## begin Data for processing

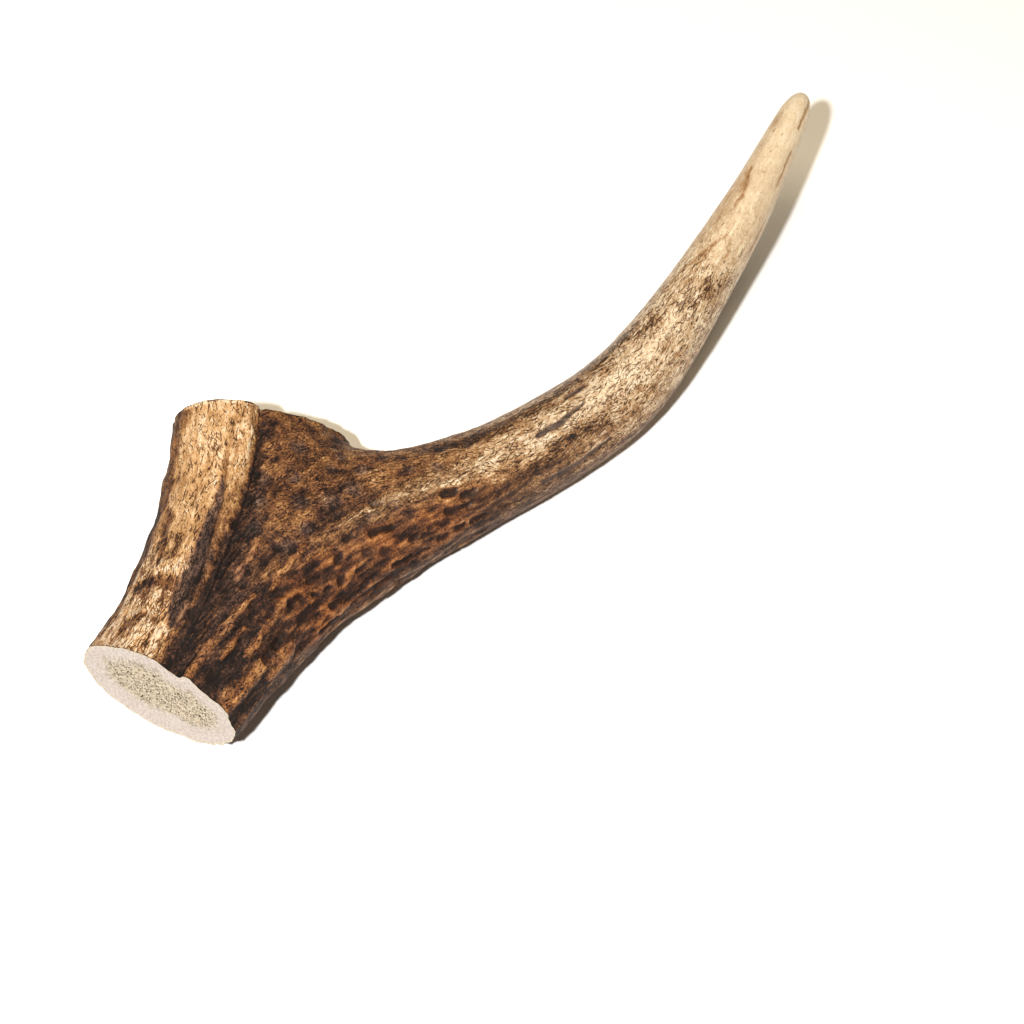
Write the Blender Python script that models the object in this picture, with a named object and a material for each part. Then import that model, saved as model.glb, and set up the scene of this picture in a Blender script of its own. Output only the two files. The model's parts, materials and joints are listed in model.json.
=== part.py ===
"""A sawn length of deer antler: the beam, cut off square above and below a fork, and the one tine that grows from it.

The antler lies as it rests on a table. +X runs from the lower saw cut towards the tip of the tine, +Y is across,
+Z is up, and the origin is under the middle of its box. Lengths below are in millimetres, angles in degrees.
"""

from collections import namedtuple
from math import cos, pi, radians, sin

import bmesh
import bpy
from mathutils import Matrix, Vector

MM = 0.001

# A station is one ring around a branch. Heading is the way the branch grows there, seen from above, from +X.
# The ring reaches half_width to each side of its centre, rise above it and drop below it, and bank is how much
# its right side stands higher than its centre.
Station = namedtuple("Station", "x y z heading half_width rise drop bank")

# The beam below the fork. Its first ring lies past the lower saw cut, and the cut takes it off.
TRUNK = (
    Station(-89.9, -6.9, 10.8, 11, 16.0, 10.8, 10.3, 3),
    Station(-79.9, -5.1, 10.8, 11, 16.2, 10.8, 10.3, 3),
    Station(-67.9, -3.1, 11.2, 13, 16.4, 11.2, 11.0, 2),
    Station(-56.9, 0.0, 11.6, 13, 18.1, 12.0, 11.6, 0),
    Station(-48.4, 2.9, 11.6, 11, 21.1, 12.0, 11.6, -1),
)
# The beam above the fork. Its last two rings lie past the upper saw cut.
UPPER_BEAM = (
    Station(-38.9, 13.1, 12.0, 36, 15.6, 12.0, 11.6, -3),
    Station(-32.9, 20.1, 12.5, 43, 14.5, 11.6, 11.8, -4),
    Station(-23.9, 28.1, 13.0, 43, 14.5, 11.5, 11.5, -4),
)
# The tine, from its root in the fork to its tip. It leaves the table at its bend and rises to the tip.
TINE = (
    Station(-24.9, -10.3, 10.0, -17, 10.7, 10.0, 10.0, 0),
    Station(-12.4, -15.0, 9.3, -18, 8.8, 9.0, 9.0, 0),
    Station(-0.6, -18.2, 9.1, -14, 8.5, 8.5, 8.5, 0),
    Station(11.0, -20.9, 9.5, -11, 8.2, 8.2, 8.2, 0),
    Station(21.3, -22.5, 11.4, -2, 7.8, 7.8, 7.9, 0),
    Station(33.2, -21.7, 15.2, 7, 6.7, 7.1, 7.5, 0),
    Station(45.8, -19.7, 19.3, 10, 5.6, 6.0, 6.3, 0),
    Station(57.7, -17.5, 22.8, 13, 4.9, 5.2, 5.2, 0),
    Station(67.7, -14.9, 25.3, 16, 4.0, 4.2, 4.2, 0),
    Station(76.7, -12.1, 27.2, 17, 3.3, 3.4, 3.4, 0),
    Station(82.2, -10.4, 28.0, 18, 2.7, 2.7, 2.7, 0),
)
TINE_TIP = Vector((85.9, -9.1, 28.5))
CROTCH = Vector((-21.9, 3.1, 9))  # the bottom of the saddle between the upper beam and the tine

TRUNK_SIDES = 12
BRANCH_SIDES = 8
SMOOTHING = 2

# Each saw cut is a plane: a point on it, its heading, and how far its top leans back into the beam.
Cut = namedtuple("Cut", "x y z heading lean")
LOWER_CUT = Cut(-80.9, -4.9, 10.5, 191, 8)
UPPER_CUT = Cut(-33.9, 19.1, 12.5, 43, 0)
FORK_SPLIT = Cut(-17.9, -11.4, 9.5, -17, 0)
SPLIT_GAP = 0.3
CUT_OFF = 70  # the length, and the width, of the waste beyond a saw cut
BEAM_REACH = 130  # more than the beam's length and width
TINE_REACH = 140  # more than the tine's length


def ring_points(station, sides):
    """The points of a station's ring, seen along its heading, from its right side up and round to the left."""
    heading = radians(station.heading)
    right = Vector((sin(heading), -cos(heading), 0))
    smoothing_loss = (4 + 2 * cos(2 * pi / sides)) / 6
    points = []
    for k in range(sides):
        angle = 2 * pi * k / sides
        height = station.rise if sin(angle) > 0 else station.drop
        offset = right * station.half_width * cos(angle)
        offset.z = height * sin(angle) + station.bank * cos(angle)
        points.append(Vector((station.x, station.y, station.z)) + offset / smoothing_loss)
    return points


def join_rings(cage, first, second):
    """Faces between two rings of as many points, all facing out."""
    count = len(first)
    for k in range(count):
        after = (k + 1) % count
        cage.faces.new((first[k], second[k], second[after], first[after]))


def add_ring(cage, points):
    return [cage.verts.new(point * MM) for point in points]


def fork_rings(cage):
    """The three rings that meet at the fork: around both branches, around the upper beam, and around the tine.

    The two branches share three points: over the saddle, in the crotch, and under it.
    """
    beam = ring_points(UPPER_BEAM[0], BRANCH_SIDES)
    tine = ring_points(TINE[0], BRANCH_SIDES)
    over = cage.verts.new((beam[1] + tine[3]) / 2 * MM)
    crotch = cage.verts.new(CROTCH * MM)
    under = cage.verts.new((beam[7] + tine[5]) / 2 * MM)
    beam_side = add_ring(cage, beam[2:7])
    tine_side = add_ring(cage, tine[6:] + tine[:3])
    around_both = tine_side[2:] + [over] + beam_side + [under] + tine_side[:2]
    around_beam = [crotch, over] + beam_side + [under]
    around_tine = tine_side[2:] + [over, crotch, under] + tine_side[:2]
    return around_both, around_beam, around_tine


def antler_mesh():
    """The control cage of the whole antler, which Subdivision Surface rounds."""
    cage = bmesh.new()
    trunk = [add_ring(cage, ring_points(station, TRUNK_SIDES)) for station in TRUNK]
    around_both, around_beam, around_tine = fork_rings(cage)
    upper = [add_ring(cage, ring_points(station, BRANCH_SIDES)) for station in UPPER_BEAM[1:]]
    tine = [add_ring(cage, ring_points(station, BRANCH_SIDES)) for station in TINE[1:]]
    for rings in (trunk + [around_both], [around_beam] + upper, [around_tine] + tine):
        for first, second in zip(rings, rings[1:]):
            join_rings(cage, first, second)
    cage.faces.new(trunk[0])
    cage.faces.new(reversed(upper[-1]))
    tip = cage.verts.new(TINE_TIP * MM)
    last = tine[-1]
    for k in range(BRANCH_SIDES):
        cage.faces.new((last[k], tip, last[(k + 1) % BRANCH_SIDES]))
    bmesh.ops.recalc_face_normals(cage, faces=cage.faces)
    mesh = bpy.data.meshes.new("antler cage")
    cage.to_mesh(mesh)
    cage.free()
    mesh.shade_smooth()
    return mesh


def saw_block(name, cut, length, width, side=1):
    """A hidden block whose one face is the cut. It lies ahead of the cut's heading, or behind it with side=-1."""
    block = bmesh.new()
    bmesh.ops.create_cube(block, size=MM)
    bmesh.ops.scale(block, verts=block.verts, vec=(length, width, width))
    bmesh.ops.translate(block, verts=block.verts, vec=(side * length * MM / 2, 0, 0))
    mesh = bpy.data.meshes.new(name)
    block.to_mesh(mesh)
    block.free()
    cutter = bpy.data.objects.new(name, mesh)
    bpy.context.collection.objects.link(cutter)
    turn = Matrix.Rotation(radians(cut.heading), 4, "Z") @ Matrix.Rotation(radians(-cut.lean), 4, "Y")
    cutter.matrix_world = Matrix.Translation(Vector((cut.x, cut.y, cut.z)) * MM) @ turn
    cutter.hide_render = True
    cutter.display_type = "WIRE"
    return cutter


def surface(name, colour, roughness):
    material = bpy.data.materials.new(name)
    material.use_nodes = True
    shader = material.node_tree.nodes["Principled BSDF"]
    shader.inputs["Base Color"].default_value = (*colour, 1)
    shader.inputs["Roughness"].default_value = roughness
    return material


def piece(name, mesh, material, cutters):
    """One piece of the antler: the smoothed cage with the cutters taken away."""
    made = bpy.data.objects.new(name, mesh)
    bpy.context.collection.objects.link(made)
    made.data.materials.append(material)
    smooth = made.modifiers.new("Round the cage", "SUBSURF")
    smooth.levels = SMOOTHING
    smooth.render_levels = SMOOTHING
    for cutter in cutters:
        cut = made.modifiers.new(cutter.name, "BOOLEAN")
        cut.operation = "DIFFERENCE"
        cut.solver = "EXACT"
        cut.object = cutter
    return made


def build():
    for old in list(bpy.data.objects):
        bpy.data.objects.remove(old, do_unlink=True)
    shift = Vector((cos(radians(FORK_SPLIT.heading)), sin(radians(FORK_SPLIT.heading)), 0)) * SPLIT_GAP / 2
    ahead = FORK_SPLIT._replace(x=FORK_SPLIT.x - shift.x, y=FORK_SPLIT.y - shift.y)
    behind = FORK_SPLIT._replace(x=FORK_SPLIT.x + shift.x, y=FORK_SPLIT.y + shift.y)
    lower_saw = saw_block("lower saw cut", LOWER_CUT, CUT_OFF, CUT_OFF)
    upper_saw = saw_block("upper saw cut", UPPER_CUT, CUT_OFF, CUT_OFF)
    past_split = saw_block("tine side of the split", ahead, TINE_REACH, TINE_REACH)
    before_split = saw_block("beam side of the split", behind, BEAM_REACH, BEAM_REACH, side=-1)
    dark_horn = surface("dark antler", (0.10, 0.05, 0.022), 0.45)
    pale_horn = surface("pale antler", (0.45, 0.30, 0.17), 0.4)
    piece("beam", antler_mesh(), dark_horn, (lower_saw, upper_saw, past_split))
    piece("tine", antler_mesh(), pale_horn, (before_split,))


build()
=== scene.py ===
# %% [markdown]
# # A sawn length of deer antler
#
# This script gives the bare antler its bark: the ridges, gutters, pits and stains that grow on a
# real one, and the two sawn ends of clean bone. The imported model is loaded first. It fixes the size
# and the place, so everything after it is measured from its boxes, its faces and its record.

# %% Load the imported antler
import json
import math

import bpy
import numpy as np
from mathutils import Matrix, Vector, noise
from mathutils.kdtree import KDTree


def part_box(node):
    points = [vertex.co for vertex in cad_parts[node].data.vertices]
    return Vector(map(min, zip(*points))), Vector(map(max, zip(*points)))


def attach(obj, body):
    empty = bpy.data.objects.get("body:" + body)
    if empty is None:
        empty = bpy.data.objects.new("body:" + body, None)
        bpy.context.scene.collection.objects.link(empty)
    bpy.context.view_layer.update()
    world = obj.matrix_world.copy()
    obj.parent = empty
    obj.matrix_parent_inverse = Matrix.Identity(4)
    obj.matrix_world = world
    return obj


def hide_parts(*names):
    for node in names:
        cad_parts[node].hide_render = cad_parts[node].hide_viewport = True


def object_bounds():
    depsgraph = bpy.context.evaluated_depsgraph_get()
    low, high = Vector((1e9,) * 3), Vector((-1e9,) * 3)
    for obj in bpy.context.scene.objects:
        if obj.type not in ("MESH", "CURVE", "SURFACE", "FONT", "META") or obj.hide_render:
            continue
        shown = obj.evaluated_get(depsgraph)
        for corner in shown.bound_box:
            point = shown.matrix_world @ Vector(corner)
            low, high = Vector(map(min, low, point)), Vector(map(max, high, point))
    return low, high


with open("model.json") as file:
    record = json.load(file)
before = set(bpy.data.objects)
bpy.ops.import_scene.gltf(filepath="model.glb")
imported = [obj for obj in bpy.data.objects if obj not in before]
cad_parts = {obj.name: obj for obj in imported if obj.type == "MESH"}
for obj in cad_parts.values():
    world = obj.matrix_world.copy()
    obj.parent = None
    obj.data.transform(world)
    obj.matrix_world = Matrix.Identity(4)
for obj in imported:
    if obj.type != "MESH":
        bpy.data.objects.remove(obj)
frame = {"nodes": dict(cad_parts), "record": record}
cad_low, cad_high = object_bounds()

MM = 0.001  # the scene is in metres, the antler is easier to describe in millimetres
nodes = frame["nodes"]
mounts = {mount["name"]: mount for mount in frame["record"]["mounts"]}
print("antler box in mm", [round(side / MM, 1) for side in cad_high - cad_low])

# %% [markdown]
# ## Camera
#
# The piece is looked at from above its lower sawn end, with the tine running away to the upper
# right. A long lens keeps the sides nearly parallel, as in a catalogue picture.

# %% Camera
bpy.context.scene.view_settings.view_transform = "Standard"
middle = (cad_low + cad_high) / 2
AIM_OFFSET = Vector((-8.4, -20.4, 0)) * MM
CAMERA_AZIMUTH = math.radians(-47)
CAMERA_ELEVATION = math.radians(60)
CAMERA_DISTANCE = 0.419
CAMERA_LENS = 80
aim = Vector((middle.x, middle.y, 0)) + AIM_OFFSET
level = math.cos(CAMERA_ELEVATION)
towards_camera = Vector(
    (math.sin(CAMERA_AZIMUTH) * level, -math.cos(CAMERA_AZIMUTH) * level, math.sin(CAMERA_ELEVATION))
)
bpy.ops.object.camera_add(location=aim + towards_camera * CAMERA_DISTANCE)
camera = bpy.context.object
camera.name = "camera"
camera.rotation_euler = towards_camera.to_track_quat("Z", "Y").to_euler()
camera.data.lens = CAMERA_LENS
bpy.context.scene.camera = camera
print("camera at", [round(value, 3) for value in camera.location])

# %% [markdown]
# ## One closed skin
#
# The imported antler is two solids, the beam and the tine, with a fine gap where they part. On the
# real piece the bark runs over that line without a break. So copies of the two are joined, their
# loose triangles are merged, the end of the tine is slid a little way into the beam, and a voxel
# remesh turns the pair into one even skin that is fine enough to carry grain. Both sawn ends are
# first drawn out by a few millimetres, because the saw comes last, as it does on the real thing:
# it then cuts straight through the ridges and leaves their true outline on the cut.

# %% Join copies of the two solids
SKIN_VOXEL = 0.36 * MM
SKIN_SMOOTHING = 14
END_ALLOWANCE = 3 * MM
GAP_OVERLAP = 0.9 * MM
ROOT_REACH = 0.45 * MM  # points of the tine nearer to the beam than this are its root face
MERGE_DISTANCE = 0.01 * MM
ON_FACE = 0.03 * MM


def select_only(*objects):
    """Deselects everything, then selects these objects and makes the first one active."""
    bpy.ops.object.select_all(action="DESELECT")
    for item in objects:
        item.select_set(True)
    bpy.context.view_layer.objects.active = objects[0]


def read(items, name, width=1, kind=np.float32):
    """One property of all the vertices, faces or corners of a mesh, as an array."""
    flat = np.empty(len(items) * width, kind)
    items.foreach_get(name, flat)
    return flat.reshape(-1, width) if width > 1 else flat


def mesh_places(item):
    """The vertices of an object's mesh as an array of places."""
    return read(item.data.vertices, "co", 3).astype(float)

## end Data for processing
## begin Data for processing

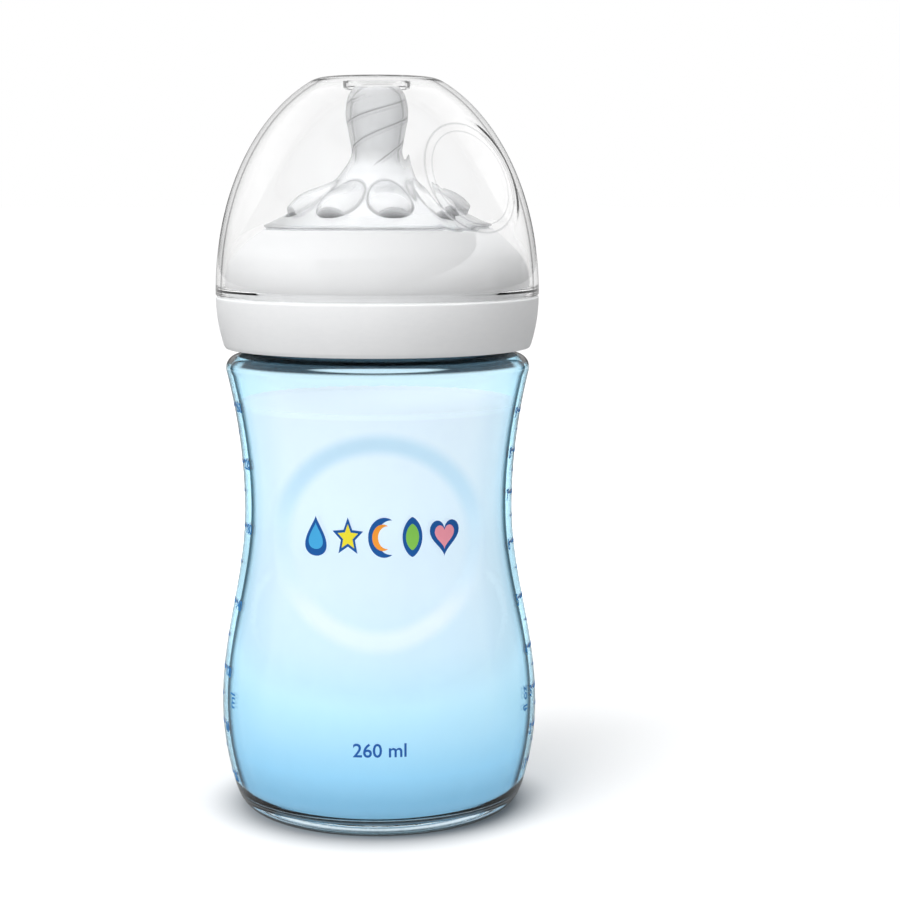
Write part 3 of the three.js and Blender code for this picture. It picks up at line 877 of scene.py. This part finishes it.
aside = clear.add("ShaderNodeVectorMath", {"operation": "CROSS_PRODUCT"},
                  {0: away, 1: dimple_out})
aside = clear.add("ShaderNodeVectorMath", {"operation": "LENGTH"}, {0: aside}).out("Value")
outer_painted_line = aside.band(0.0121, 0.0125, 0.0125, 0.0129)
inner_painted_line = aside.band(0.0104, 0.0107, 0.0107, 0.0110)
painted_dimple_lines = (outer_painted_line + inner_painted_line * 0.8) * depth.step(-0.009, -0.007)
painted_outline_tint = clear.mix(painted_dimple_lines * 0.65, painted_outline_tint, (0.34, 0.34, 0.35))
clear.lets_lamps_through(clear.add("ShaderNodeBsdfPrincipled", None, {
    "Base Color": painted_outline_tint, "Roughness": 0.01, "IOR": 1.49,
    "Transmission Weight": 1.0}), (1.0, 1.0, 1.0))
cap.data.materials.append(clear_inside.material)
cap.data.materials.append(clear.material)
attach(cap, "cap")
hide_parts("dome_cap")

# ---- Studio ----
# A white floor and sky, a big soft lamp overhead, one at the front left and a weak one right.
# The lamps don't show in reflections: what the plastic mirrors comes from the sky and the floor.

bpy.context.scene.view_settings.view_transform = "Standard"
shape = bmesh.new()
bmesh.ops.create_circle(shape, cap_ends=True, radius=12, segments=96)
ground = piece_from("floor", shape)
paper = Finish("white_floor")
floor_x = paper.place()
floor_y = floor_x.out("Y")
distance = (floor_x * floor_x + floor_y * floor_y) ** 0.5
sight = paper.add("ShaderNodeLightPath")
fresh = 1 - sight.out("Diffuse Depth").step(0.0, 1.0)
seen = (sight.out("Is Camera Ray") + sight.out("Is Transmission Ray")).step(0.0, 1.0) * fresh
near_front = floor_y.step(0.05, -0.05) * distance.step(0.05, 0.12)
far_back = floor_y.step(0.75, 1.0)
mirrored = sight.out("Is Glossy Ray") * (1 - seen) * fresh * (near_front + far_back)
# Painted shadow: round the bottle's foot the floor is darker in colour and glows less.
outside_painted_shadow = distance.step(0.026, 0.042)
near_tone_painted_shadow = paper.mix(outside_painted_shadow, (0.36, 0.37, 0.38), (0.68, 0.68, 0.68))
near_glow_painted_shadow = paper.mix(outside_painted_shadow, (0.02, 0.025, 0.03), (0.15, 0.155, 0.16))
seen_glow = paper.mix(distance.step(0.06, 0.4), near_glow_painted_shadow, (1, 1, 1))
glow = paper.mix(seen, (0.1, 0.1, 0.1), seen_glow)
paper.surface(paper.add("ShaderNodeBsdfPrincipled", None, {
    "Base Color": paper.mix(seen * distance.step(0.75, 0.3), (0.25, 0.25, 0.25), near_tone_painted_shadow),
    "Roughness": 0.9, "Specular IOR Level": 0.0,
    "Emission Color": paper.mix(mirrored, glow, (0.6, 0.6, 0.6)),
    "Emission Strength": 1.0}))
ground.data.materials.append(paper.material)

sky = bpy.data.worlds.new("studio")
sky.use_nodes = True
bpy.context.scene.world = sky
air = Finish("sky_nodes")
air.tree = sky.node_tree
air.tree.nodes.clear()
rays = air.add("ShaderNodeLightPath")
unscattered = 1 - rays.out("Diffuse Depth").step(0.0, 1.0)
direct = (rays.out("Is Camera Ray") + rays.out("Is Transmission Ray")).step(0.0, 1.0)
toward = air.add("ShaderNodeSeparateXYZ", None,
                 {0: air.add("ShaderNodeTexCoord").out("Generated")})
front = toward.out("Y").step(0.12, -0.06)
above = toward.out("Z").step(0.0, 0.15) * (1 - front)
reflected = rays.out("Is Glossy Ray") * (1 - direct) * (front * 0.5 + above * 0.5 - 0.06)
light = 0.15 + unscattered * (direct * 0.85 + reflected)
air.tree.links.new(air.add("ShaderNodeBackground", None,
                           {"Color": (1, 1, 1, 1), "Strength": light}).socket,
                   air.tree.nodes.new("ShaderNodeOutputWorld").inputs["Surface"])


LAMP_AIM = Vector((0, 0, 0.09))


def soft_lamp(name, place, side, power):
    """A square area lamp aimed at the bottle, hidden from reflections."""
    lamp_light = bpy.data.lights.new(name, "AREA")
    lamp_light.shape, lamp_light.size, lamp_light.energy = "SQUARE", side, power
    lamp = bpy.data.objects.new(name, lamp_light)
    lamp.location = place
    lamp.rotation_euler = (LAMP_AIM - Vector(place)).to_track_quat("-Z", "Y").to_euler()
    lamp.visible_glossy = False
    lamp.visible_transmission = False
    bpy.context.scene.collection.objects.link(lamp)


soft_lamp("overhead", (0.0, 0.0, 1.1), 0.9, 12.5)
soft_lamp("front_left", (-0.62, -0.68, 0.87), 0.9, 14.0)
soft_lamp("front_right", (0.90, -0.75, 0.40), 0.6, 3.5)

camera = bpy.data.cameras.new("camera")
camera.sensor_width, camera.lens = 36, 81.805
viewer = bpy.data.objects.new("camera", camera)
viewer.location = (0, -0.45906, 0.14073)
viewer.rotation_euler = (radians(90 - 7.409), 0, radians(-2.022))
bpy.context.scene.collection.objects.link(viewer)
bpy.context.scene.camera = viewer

## end Data for processing

What to work on
Repeat, word for word, only the lines from the line holding "0.30, 0.17), 0.4)" through the line holding "zip(*points))), Vector(map(max, zip(*points)))", with both of those lines included.

The reply
    pale_horn = surface("pale antler", (0.45, 0.30, 0.17), 0.4)
    piece("beam", antler_mesh(), dark_horn, (lower_saw, upper_saw, past_split))
    piece("tine", antler_mesh(), pale_horn, (before_split,))


build()
=== scene.py ===
# %% [markdown]
# # A sawn length of deer antler
#
# This script gives the bare antler its bark: the ridges, gutters, pits and stains that grow on a
# real one, and the two sawn ends of clean bone. The imported model is loaded first. It fixes the size
# and the place, so everything after it is measured from its boxes, its faces and its record.

# %% Load the imported antler
import json
import math

import bpy
import numpy as np
from mathutils import Matrix, Vector, noise
from mathutils.kdtree import KDTree


def part_box(node):
    points = [vertex.co for vertex in cad_parts[node].data.vertices]
    return Vector(map(min, zip(*points))), Vector(map(max, zip(*points)))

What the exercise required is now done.